In my opinion, it is long past time for the gloves to come off. The only response Dimms have to cooperation and bipartisanship is to stab Repub. in the back.
Words fail me to protest the egregious prosecutions of Jan. 6 people, or to condemn the actions of the DOJ. SIMPLY OUTRAGEOUS!
I visited and searched their website for donations to Baez legal defense. From what I saw, they do not provide their mailing address. Past experience has taught me not to use Credit but especially, Debit cards due to fraud! Therefore, any bank will tell you that mailing a check is far safer than using credit/debit cards!
Scam is always present so it pays to be extra cautious even when the cause appears to be good!
I hope that when Trump gets in and these poor people are released and conviction over turned that all who want to run vote each dem out of office as they did nothing and any rinos as their also did nothing.
Prosecute the DOJ Heads for Conspiracy Against Constitutional Rights. The DOJ knows that it broke the law, violated their oath of office, and violated Americans Rights.
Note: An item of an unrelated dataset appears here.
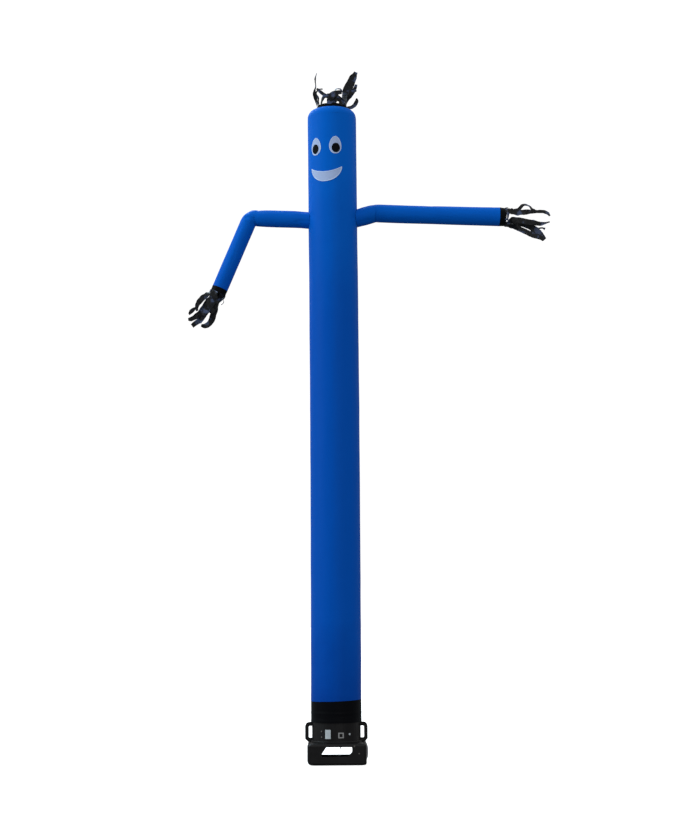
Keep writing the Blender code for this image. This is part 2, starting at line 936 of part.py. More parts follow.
def make_base(material):
    """The blower's moulded base: a hollow box with round edges, open below and at its deck."""
    low = BASE_MIDDLE - BASE_HALF_WIDTH
    high = BASE_MIDDLE + BASE_HALF_WIDTH
    heights = (0, 0.002, 0.006, 0.013, 0.022, 0.042, DECK - 0.022, DECK - 0.012, DECK - 0.004, DECK)
    outer = []
    for z in heights:
        left = low + edge_inset(z, BASE_LEFT_FOOT_EDGE, BASE_EDGE)
        inset = edge_inset(z, BASE_EDGE, BASE_EDGE)
        outer.append(box_ring(left, high - inset, BASE_HALF_DEPTH - inset, z))
    bore = COLLAR_RADIUS - COLLAR_WALL
    outer.append(deck_hole_ring(bore, DECK))
    foot_left, foot = BASE_LEFT_FOOT_EDGE + WALL, BASE_EDGE + WALL
    top = DECK - WALL
    inner = [
        box_ring(low + foot_left, high - foot, BASE_HALF_DEPTH - foot, 0),
        box_ring(low + WALL, high - WALL, BASE_HALF_DEPTH - WALL, BASE_LEFT_FOOT_EDGE),
        box_ring(low + WALL, high - WALL, BASE_HALF_DEPTH - WALL, top - 0.018),
        box_ring(low + 2.5 * WALL, high - 2.5 * WALL, BASE_HALF_DEPTH - 2.5 * WALL, top),
        deck_hole_ring(bore, top),
    ]
    return add_object("blower_base", shell(outer, inner), material, 30.0)


FRONT_WINDOW = (
    Corner(-0.134, 0.075, 0.010),
    Corner(0.100, 0.080, 0.014),
    Corner(0.140, 0.120, 0.020),
    Corner(0.140, 0.161, 0.008),
    Corner(-0.091, 0.161, 0.012),
    Corner(-0.136, 0.092, 0.008),
)
PLAIN_WINDOW = (
    Corner(-0.150, 0.050, 0.020),
    Corner(0.150, 0.050, 0.020),
    Corner(0.150, 0.162, 0.020),
    Corner(-0.150, 0.162, 0.020),
)


def cut_windows(base):
    """The four intake windows, one in each wall of the base."""
    near, far = 0.16, 0.30
    front = round_corners(FRONT_WINDOW)
    plain = round_corners(PLAIN_WINDOW)
    cut(base, extruded(front, facing_front, -far, -near))
    cut(base, extruded(plain, facing_front, near, far))
    cut(base, extruded(plain, facing_side, -far, -near))
    cut(base, extruded(plain, facing_side, near, far))


def make_pan(material):
    """The flat floor of the base, inside its rim."""
    inset = BASE_EDGE + WALL + GAP
    left = BASE_MIDDLE - BASE_HALF_WIDTH + BASE_LEFT_FOOT_EDGE + WALL + GAP
    right = BASE_MIDDLE + BASE_HALF_WIDTH - inset
    rings = [box_ring(left, right, BASE_HALF_DEPTH - inset, z) for z in (0, PAN)]
    return add_object("base_pan", loft(rings), material)


def make_collar(material):
    """The round duct that the sleeve slips over, with a foot flange and a bead at its lip."""
    bore = COLLAR_RADIUS - COLLAR_WALL
    foot = DECK + GAP
    bead = COLLAR_TOP - BEAD_HEIGHT
    profile = (
        (bore, foot),
        (FLANGE_RADIUS, foot),
        (FLANGE_RADIUS, FLANGE_TOP - 0.004),
        (FLANGE_RADIUS - 0.004, FLANGE_TOP),
        (COLLAR_RADIUS, FLANGE_TOP),
        (COLLAR_RADIUS, bead),
        (BEAD_RADIUS, bead + 0.004),
        (BEAD_RADIUS, COLLAR_TOP - 0.004),
        (COLLAR_RADIUS, COLLAR_TOP),
        (bore, COLLAR_TOP),
    )
    return add_object("blower_collar", lathe(profile, COLLAR_SIDES), material, 30.0)


def make_handles(material):
    """A C-shaped grip on each side, cut to sit against the collar and its flange."""
    low = DECK + GAP
    inner = 0.2
    slot_low, slot_high = low + HANDLE_ARM, HANDLE_TOP - HANDLE_ARM
    slot = HANDLE_REACH - HANDLE_BAR
    trim_profile = (
        (0.15, DECK - 0.02),
        (FLANGE_RADIUS + GAP, DECK - 0.02),
        (FLANGE_RADIUS + GAP, FLANGE_TOP + GAP),
        (COLLAR_RADIUS + GAP, FLANGE_TOP + GAP),
        (COLLAR_RADIUS + GAP, COLLAR_TOP),
        (0.15, COLLAR_TOP),
    )
    outline = round_corners(
        (
            Corner(inner, low, 0.001),
            Corner(HANDLE_REACH - HANDLE_CHAMFER, low, 0.008),
            Corner(HANDLE_REACH, low + HANDLE_CHAMFER, 0.012),
            Corner(HANDLE_REACH, HANDLE_TOP, HANDLE_CORNER),
            Corner(inner, HANDLE_TOP, 0.001),
            Corner(inner, slot_high, 0.001),
            Corner(slot, slot_high, 0.012),
            Corner(slot, slot_low, 0.008),
            Corner(inner, slot_low, 0.001),
        )
    )
    for word, side in (("left", -1), ("right", 1)):
        bm = extruded(
            [(side * x, z) for x, z in outline],
            facing_front,
            -HANDLE_HALF_DEPTH,
            HANDLE_HALF_DEPTH,
        )
        grip = add_object("handle_" + word, bm, material, 30.0)
        bevel = grip.modifiers.new("soft_edges", "BEVEL")
        bevel.width = HANDLE_EDGE
        bevel.segments = 2
        bevel.limit_method = "ANGLE"
        bevel.angle_limit = math.radians(40)
        cut(grip, lathe(trim_profile, COLLAR_SIDES * 2))


def make_panel_pieces(plate, pale, metal, dark):
    """What is fitted to the front of the collar: rating plate, power inlet, lamp, screws."""
    skin = COLLAR_RADIUS + GAP
    wall_patch("rating_plate", skin, 0.0015, -19.9, 6.8, plate_edges(0.231, 0.311), plate, 4)
    inlet = wall_patch("power_inlet", skin, 0.006, 10.9, 6.5, plate_edges(0.237, 0.286), pale, 4)
    pocket = [(0.028, 0.246), (0.056, 0.246), (0.056, 0.277), (0.028, 0.277)]
    pocket = round_corners([Corner(x, z, 0.003) for x, z in pocket], 2)
    cut(inlet, extruded(pocket, facing_front, -0.30, -COLLAR_RADIUS + 0.012))
    wall_patch("inlet_core", skin, 0.001, 10.9, 2.6, plate_edges(0.252, 0.271), dark, 2)
    stud("panel_lamp", (0.118, 0.270), 0.0085, 0.006, plate)
    stud("panel_screw_high", (-0.131, 0.293), 0.008, 0.004, metal)
    stud("panel_screw_low", (-0.131, 0.244), 0.008, 0.004, metal)


def stud(name, place, radius, height, material):
    """A round-headed piece on the collar, square to the wall under it."""
    x, z = place
    wall = COLLAR_RADIUS + GAP
    out = Vector((x, -math.sqrt(wall**2 - x * x), 0)).normalized()
    side = Vector((-out.y, out.x, 0))
    foot = out * (wall + 0.0003)
    up = Vector((0, 0, 1))
    rings = []
    for reach, share in ((0.0, 1.0), (0.55, 1.0), (0.9, 0.7), (1.0, 0.35)):
        centre = Vector((foot.x, foot.y, z)) + out * height * reach
        rings.append(circle(centre, radius * share, side, up, 12))
    return add_object(name, loft(rings), material)


def make_front_pieces(material, metal):
    """Two screw heads and a short rib on the front wall of the base."""
    face = -BASE_HALF_DEPTH - GAP
    x, z = Vector((1, 0, 0)), Vector((0, 0, 1))
    for word, place in (("high", (0.160, 0.167)), ("low", (0.203, 0.103))):
        rings = []
        for depth, radius in ((0.0, 0.0075), (0.002, 0.0075), (0.0035, 0.004)):
            centre = Vector((place[0], face - depth, place[1]))
            rings.append(circle(centre, radius, x, z, 12))
        add_object("base_screw_" + word, loft(rings), metal)
    outline = ((0.033, 0.146), (0.040, 0.146), (0.040, 0.168), (0.033, 0.168))
    bm = extruded(outline, facing_front, face - 0.004, face)
    return add_object("window_rib", bm, material)


def domed_sheet(wall):
    """The guard before its slots: a sheet that bulges from the wall, flat at its rim."""
    columns, rows = 16, 10
    middle = (GUARD_LOW + GUARD_HIGH) / 2
    half_high = (GUARD_HIGH - GUARD_LOW) / 2
    bm = bmesh.new()
    skins = []
    for lift in (0.0, GUARD_SHEET):
        grid = []
        for i in range(columns + 1):
            u = 2 * i / columns - 1
            line = []
            for j in range(rows + 1):
                v = 2 * j / rows - 1
                dome = GUARD_BULGE * (1 - u**4) * (1 - v**4)
                point = (wall + lift + dome, GUARD_HALF_WIDTH * u, middle + half_high * v)
                line.append(bm.verts.new(point))
            grid.append(line)
        skins.append(grid)
    for grid in skins:
        for low, high in zip(grid, grid[1:]):
            for j in range(rows):
                bm.faces.new((low[j], high[j], high[j + 1], low[j + 1]))
    rim = [(i, 0) for i in range(columns)] + [(columns, j) for j in range(rows)]
    rim += [(i, rows) for i in range(columns, 0, -1)] + [(0, j) for j in range(rows, 0, -1)]
    near, far = skins
    for (a, b), (c, d) in zip(rim, rim[1:] + rim[:1]):
        bm.faces.new((near[a][b], near[c][d], far[c][d], far[a][b]))
    return bm


def make_side_guard(material):
    """A domed slotted guard over the intake on the +X side."""
    wall = BASE_MIDDLE + BASE_HALF_WIDTH + GAP
    middle = (GUARD_LOW + GUARD_HIGH) / 2
    guard = add_object("side_guard", domed_sheet(wall), material)
    for k in range(-3, 4):
        low = middle + k * SLOT_PITCH - SLOT_HEIGHT / 2
        high = low + SLOT_HEIGHT
        ends = (-SLOT_HALF_WIDTH, SLOT_HALF_WIDTH)
        outline = ((ends[0], low), (ends[1], low), (ends[1], high), (ends[0], high))
        cut(guard, extruded(outline, facing_side, wall - 0.02, wall + 0.04))
    return guard


def main():
    clear_scene()
    blue = painted("blue_tube_cloth", BLUE_CLOTH)
    black = painted("black_tube_cloth", BLACK_CLOTH)
    streamer = painted("streamer_cloth", STREAMER_CLOTH)
    white_patch = painted("white_patch_cloth", WHITE_PATCH)
    black_patch = painted("black_patch_cloth", BLACK_PATCH)
    plastic = painted("black_moulded_plastic", BLACK_PLASTIC)
    grey = painted("grey_plastic", GREY_PLASTIC)
    plate = painted("pale_plate", PLATE_PAINT)
    wire = painted("grey_guard", WIRE_PAINT)
    steel = painted("screw_steel", STEEL)

    make_body_tube(blue)
    make_sleeve(black)
    make_crown(blue)
    make_vent_band(black)
    make_face(white_patch, black_patch)

    runs = directions(RIGHT_ARM)
    make_arm("arm_right", 1, (RIGHT_ROOT_HEIGHT, 0.0845), RIGHT_ARM, runs, blue)
    make_cuff("cuff_right", RIGHT_ARM[-1], RIGHT_CUFF_END, runs[-1], black)
    stations, left_runs = left_arm_path()
    make_arm("arm_left", -1, (LEFT_ROOT_HEIGHT, 0.078), stations, left_runs, blue)
    wrist, back = stations[-1], left_runs[-1]
    cuff_end = Station(wrist.x - back.x * CUFF_LENGTH, wrist.z - back.z * CUFF_LENGTH, wrist.radius)
    make_cuff("cuff_left", wrist, cuff_end, back, black)

    head = Vector((tube_middle(CROWN_SEAM), 0, CROWN_TOP + BAND_HEIGHT))
    make_streamers(HEAD_STREAMERS, head, Vector((0, 0, 1)), BAND_RADIUS, streamer)
    hand = Vector((RIGHT_CUFF_END.x, 0, RIGHT_CUFF_END.z))
    make_streamers(RIGHT_STREAMERS, hand, runs[-1], RIGHT_CUFF_END.radius, streamer)
    hand = Vector((cuff_end.x, 0, cuff_end.z))
    make_streamers(LEFT_STREAMERS, hand, -back, cuff_end.radius, streamer)

    base = make_base(plastic)
    cut_windows(base)
    make_pan(plastic)
    make_collar(plastic)
    make_handles(plastic)
    make_panel_pieces(plate, grey, steel, plastic)
    make_front_pieces(plastic, steel)
    make_side_guard(wire)


main()
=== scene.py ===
"""Inflatable air dancer on its blower: the cloth, the streamers and the finishes.

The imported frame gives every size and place. The cloth pieces are rebuilt here as thin sheets
with their seams and creases, and the blower's pieces get finished surfaces.
"""

import math

import bmesh
import bpy
from bpy.props import FloatProperty, FloatVectorProperty, PointerProperty
from bpy.types import Operator, Panel, PropertyGroup
from collections import namedtuple
from mathutils import Matrix, Vector, noise


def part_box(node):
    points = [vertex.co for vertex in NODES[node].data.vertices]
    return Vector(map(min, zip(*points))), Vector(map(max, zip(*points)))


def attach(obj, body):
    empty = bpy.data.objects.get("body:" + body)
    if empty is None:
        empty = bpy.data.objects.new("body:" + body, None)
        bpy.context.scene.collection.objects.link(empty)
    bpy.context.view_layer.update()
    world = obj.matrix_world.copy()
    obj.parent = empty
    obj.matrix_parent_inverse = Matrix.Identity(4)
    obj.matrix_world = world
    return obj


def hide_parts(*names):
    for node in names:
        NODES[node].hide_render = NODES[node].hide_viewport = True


bl_info = {
    "name": "Air Dancer",
    "version": (1, 0, 0),
    "blender": (4, 5, 0),
    "location": "View3D > Sidebar > Air Dancer",
    "description": "Rebuilds an inflatable air dancer's cloth, face, streamers and blower",
    "category": "Object",
}

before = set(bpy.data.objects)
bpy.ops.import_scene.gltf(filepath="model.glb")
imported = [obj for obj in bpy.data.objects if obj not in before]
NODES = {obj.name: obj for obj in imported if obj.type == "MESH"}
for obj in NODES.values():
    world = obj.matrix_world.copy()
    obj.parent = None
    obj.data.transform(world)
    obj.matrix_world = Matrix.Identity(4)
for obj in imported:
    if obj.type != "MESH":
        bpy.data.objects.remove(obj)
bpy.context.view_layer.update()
UP = Vector((0, 0, 1))
FRONT = Vector((0, -1, 0))


# ---------------------------------------------------------------- sizes read from the frame


def span(node, axis):
    """A node's lowest and highest place along an axis."""
    low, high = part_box(node)
    return low[axis], high[axis]


SLEEVE_LOW = span("blower_sleeve", 2)[0]
TUBE_RADIUS = span("body_tube", 1)[1]
CROWN_SEAM, CROWN_TOP = span("crown_panel", 2)
BAND_RADIUS = span("vent_band", 1)[1]
CLOTH = 0.0012  # drawn thicker than the real cloth, so that its faces stay apart
BOW = 0.0055  # the tube's gentle sideways curve
BOW_SPAN = 4.7
SEAM_HEIGHT = 0.5605  # black sleeve to blue tube, at the tube's middle
SEAM_SLOPE = 0.033  # the seam climbs towards +X
RIGHT_ROOT = 5.0165  # height of each arm's root on the tube
LEFT_ROOT = 4.999
ARM_HOLE = 0.070  # radius of the tube's opening into each arm


# ---------------------------------------------------------------- settings


def linear(code):
    """An sRGB hex colour such as "1A2B3C" as linear red, green and blue."""
    parts = [int(code[k : k + 2], 16) / 255 for k in (0, 2, 4)]
    return [p / 12.92 if p <= 0.04045 else ((p + 0.055) / 1.055) ** 2.4 for p in parts]


def colour_setting(name, code, description):
    return FloatVectorProperty(
        name=name, description=description, subtype="COLOR", size=3, min=0, max=1, default=linear(code)
    )


def length_setting(name, metres, description):
    return FloatProperty(name=name, description=description, default=metres, min=0, unit="LENGTH")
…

Many law-abiding citizens long to see the departure of those DOJ personel who have enabled lawbreaking when suitable for “democrat’s” political outcomes. Among the most memorable of recent instances were Obama’s lethal and illegal “Fast & Furious” gun-running scheme, the FBI/DOJ criminality associated with the 2016 Trump Campaign Surveillance, and the artificial “evidence” that was used to obtain FISA Warrants to support that surveillance. The DOJ players who knowingly sanctioned these actions belong in prison, and, hopefully, Trump will see to it that these crimes are actually investigated as they should have been when first discovered.
I would love to see Trump free the J6 prisoners and hire them to help investigate corruption and illegal activity of the Biden roaches and vermin!
Our DOJ has failed to investigate and prosecute for breathtaking crimes committed by their uncrupulous “democrat clients”. This is unacceptable.